SHORT TASK. Say how many lines of the material below contain the word "frame", with no other words.

- - -

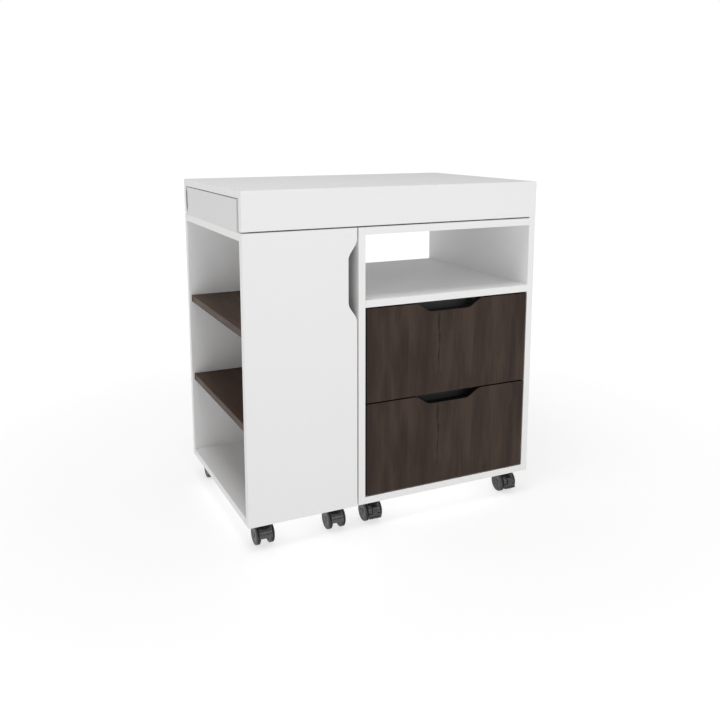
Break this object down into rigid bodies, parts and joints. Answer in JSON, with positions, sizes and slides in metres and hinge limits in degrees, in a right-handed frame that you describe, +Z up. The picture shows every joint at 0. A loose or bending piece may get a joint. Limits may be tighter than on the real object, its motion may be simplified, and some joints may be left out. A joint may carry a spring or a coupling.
{
  "type": "extendable rolling desk cabinet",
  "caption": "White rolling drawer pedestal with an open niche under a hollow worktop, from which a shelf tower on casters slides out with a second worktop.",
  "frame": {"origin": "centre of the object's footprint on the floor, tower pushed in", "axes": "+X to the right along the front, +Y to the back, +Z up"},
  "size_m": [0.705, 0.454, 0.758],
  "materials": {
    "white_board": "white melamine-faced board, matt, with white edge band",
    "walnut_board": "dark walnut melamine with vertical grain, satin",
    "brown_board": "dark brown melamine, satin",
    "slide_steel": "dark plated pressed steel",
    "pull_plastic": "black moulded plastic",
    "caster_plastic": "dark grey moulded nylon",
    "wheel_plastic": "dark grey moulded nylon tread"
  },
  "bodies": {
    "cabinet": {"top_panel": "white_board", "front_apron": "white_board", "rear_apron": "white_board", "cabinet_left_side": "white_board", "cabinet_right_side": "white_board", "cabinet_top": "white_board", "niche_shelf": "white_board", "cabinet_bottom": "white_board", "cabinet_back": "white_board", "lower_drawer_channel_left": "slide_steel", "lower_drawer_channel_right": "slide_steel", "upper_drawer_channel_left": "slide_steel", "upper_drawer_channel_right": "slide_steel", "desk_slide_channel_rear": "slide_steel", "desk_slide_channel_front": "slide_steel"},
    "tower": {"tower_front": "white_board", "tower_rear": "white_board", "tower_bottom": "white_board", "tower_top": "white_board", "tower_partition": "white_board", "tower_lower_shelf": "brown_board", "tower_upper_shelf": "brown_board", "desk_end_panel": "white_board", "desk_top": "white_board", "desk_front_rail": "white_board", "desk_rear_rail": "white_board", "desk_slide_runner_rear": "slide_steel", "desk_slide_runner_front": "slide_steel"},
    "lower_drawer": {"lower_drawer_front": "walnut_board", "lower_drawer_left_side": "white_board", "lower_drawer_right_side": "white_board", "lower_drawer_back": "white_board", "lower_drawer_bottom": "white_board", "lower_drawer_pull": "pull_plastic"},
    "upper_drawer": {"upper_drawer_front": "walnut_board", "upper_drawer_left_side": "white_board", "upper_drawer_right_side": "white_board", "upper_drawer_back": "white_board", "upper_drawer_bottom": "white_board", "upper_drawer_pull": "pull_plastic"},
    "tower_caster_front_left": {"tower_caster_front_left_hood": "caster_plastic"},
    "tower_caster_front_left_wheelset": {"tower_caster_front_left_wheels": "wheel_plastic"},
    "tower_caster_front_right": {"tower_caster_front_right_hood": "caster_plastic"},
    "tower_caster_front_right_wheelset": {"tower_caster_front_right_wheels": "wheel_plastic"},
    "tower_caster_rear_left": {"tower_caster_rear_left_hood": "caster_plastic"},
    "tower_caster_rear_left_wheelset": {"tower_caster_rear_left_wheels": "wheel_plastic"},
    "tower_caster_rear_right": {"tower_caster_rear_right_hood": "caster_plastic"},
    "tower_caster_rear_right_wheelset": {"tower_caster_rear_right_wheels": "wheel_plastic"},
    "cabinet_caster_front_left": {"cabinet_caster_front_left_hood": "caster_plastic"},
    "cabinet_caster_front_left_wheelset": {"cabinet_caster_front_left_wheels": "wheel_plastic"},
    "cabinet_caster_front_left_pedal": {"cabinet_caster_front_left_brake": "pull_plastic"},
    "cabinet_caster_front_right": {"cabinet_caster_front_right_hood": "caster_plastic"},
    "cabinet_caster_front_right_wheelset": {"cabinet_caster_front_right_wheels": "wheel_plastic"},
    "cabinet_caster_front_right_pedal": {"cabinet_caster_front_right_brake": "pull_plastic"},
    "cabinet_caster_rear_left": {"cabinet_caster_rear_left_hood": "caster_plastic"},
    "cabinet_caster_rear_left_wheelset": {"cabinet_caster_rear_left_wheels": "wheel_plastic"},
    "cabinet_caster_rear_right": {"cabinet_caster_rear_right_hood": "caster_plastic"},
    "cabinet_caster_rear_right_wheelset": {"cabinet_caster_rear_right_wheels": "wheel_plastic"}
  },
  "joints": [
    {"name": "tower_slide", "type": "slide", "parent": "cabinet", "child": "tower", "axis": [-1, 0, 0], "range_m": [0, 0.455]},
    {"name": "lower_drawer_slide", "type": "slide", "parent": "cabinet", "child": "lower_drawer", "axis": [0, -1, 0], "range_m": [0, 0.3]},
    {"name": "upper_drawer_slide", "type": "slide", "parent": "cabinet", "child": "upper_drawer", "axis": [0, -1, 0], "range_m": [0, 0.3]},
    {"name": "tower_caster_front_left_swivel", "type": "hinge", "parent": "tower", "child": "tower_caster_front_left", "pos_m": [-0.3095, -0.201, 0.056], "axis": [0, 0, 1], "continuous": true},
    {"name": "tower_caster_front_left_roll", "type": "hinge", "parent": "tower_caster_front_left", "child": "tower_caster_front_left_wheelset", "pos_m": [-0.3095, -0.189, 0.02286], "axis": [1, 0, 0], "continuous": true},
    {"name": "tower_caster_front_right_swivel", "type": "hinge", "parent": "tower", "child": "tower_caster_front_right", "pos_m": [-0.1435, -0.201, 0.056], "axis": [0, 0, 1], "continuous": true},
    {"name": "tower_caster_front_right_roll", "type": "hinge", "parent": "tower_caster_front_right", "child": "tower_caster_front_right_wheelset", "pos_m": [-0.1435, -0.189, 0.02286], "axis": [1, 0, 0], "continuous": true},
    {"name": "tower_caster_rear_left_swivel", "type": "hinge", "parent": "tower", "child": "tower_caster_rear_left", "pos_m": [-0.3095, 0.183, 0.056], "axis": [0, 0, 1], "continuous": true},
    {"name": "tower_caster_rear_left_roll", "type": "hinge", "parent": "tower_caster_rear_left", "child": "tower_caster_rear_left_wheelset", "pos_m": [-0.3095, 0.195, 0.02286], "axis": [1, 0, 0], "continuous": true},
    {"name": "tower_caster_rear_right_swivel", "type": "hinge", "parent": "tower", "child": "tower_caster_rear_right", "pos_m": [-0.1435, 0.183, 0.056], "axis": [0, 0, 1], "continuous": true},
    {"name": "tower_caster_rear_right_roll", "type": "hinge", "parent": "tower_caster_rear_right", "child": "tower_caster_rear_right_wheelset", "pos_m": [-0.1435, 0.195, 0.02286], "axis": [1, 0, 0], "continuous": true},
    {"name": "cabinet_caster_front_left_swivel", "type": "hinge", "parent": "cabinet", "child": "cabinet_caster_front_left", "pos_m": [-0.053, -0.201, 0.056], "axis": [0, 0, 1], "continuous": true},
    {"name": "cabinet_caster_front_left_roll", "type": "hinge", "parent": "cabinet_caster_front_left", "child": "cabinet_caster_front_left_wheelset", "pos_m": [-0.053, -0.189, 0.02286], "axis": [1, 0, 0], "continuous": true},
    {"name": "cabinet_caster_front_left_brake_release", "type": "hinge", "parent": "cabinet_caster_front_left", "child": "cabinet_caster_front_left_pedal", "pos_m": [-0.053, -0.20935, 0.03557], "axis": [-1, 0, 0], "range_deg": [0, 22]},
    {"name": "cabinet_caster_front_right_swivel", "type": "hinge", "parent": "cabinet", "child": "cabinet_caster_front_right", "pos_m": [0.3135, -0.201, 0.056], "axis": [0, 0, 1], "continuous": true},
    {"name": "cabinet_caster_front_right_roll", "type": "hinge", "parent": "cabinet_caster_front_right", "child": "cabinet_caster_front_right_wheelset", "pos_m": [0.3135, -0.189, 0.02286], "axis": [1, 0, 0], "continuous": true},
    {"name": "cabinet_caster_front_right_brake_release", "type": "hinge", "parent": "cabinet_caster_front_right", "child": "cabinet_caster_front_right_pedal", "pos_m": [0.3135, -0.20935, 0.03557], "axis": [-1, 0, 0], "range_deg": [0, 22]},
    {"name": "cabinet_caster_rear_left_swivel", "type": "hinge", "parent": "cabinet", "child": "cabinet_caster_rear_left", "pos_m": [-0.053, 0.183, 0.056], "axis": [0, 0, 1], "continuous": true},
    {"name": "cabinet_caster_rear_left_roll", "type": "hinge", "parent": "cabinet_caster_rear_left", "child": "cabinet_caster_rear_left_wheelset", "pos_m": [-0.053, 0.195, 0.02286], "axis": [1, 0, 0], "continuous": true},
    {"name": "cabinet_caster_rear_right_swivel", "type": "hinge", "parent": "cabinet", "child": "cabinet_caster_rear_right", "pos_m": [0.3135, 0.183, 0.056], "axis": [0, 0, 1], "continuous": true},
    {"name": "cabinet_caster_rear_right_roll", "type": "hinge", "parent": "cabinet_caster_rear_right", "child": "cabinet_caster_rear_right_wheelset", "pos_m": [0.3135, 0.195, 0.02286], "axis": [1, 0, 0], "continuous": true}
  ]
}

- - -

PROBLEM SOLUTION. 2